Lifetime Achievement Award
GRUPO Z

It might sound ironic to speak of “trajectory” when Grupo Z is still very much in the thick of the present. Jan Niedrau can hardly sit still he’s already plotting not one, but three new restaurants even as the group has already filled Quito with eight pitch perfect concepts. The latest, Crezta, bills itself as haute cuisine street food, something that only really makes sense once you experience it.
The story began two decades ago, when Jan and his Ecuadorian partner Michelle Swoboda were working in the United States, honing their craft in prestigious hotels, most recently in San Francisco. Michelle had the idea: why not start something of their own in Quito? Jan, who didn’t speak a word of Spanish, was game. What they found in 2004 was a city hardly prepared for what they had in mind. Fine dining was conservative, even stuffy restaurants run by stern owners perched behind cash registers, serving traditional fare. But Jan and Michelle had seen the world, and they knew restaurants could be electric, immersive experiences.
They landed at Quito’s old airport then perilously close to downtown avenues determined to take the gamble. The result
was Zazu, a restaurant that introduced Quito to a new vocabulary: tasting menus, a curated wine cellar, an actual bar lounge where diners had cocktails before dinner, and a buzz of service and design that was both international and fresh. With Peruvian chefs at the helm, they tapped into a wave that was beginning to crest across Latin America, and they opened Zazu just as Gastón Acurio launched Astrid & Gastón in the same city. The message was clear: Quito was ready.
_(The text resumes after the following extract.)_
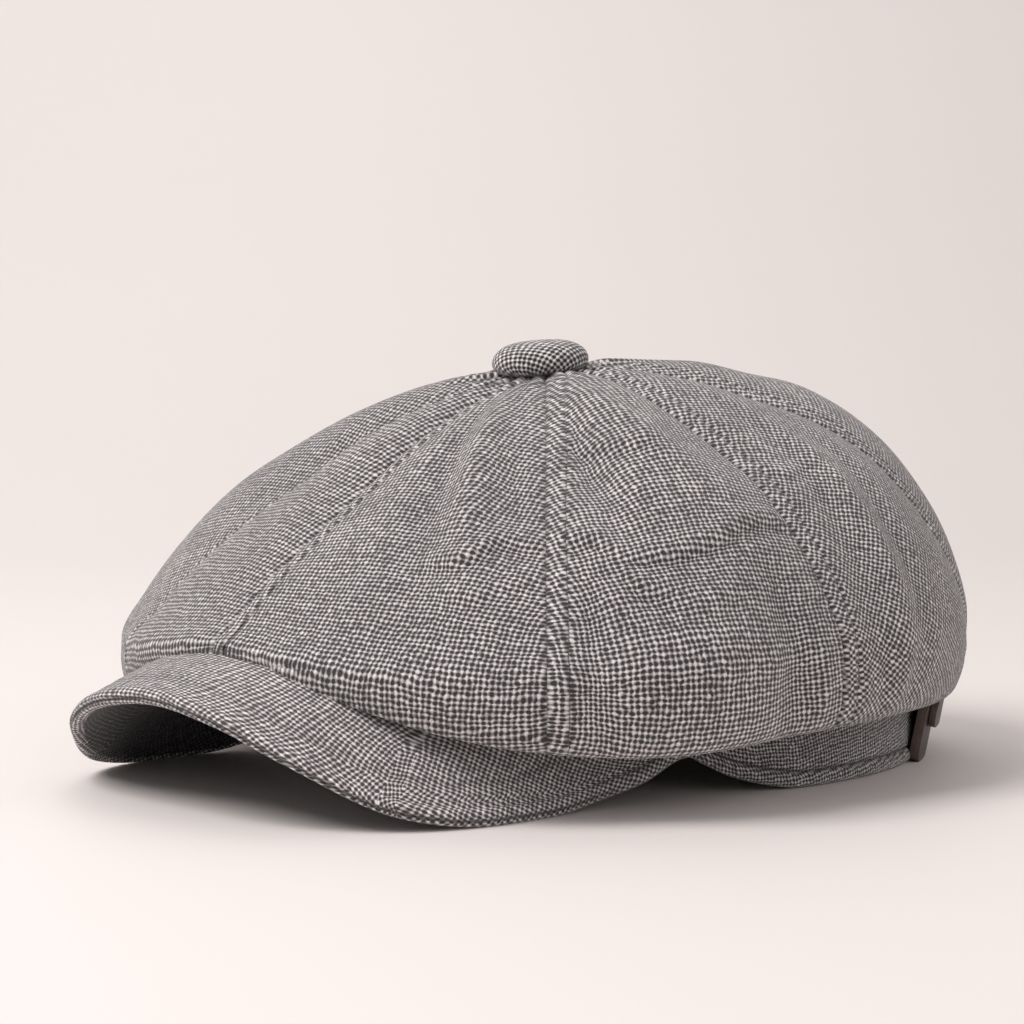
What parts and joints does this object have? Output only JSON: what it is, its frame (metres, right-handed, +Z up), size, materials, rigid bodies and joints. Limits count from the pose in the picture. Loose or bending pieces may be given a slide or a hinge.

For nearly a decade, Jan and Michelle worked hands on Jan often present at tables, despite staff protests that “it didn’t look right for the owner.” But the gamble worked. Quiteños fell in love, and soon Zazu became a benchmark. From there, Grupo Z began to expand, spotting gaps in Quito’s dining landscape and filling them with flair. Zao brought Pan Asian energy, cocktails, and music. Z-Food became the city’s destination for sustainably sourced seafood. Zerdo doubled down on ribs and pulled pork. Zeviche focused on ceviche. Zanto brought fast casual Mexican, and Crezta pushed street food to fine dining heights.
If anyone has transformed Quito’s restaurant culture in practice, it is Grupo Z. Yet their legacy isn’t just about concepts. Jan and Michelle have built a participative business model that empowers chefs and partners as stakeholders, making Grupo Z not just a restaurant group, but a culinary community.
For this first edition of SUMMUM Ecuador, we honor Grupo Z’s vision, innovation, and enduring impact on the country’s dining universe.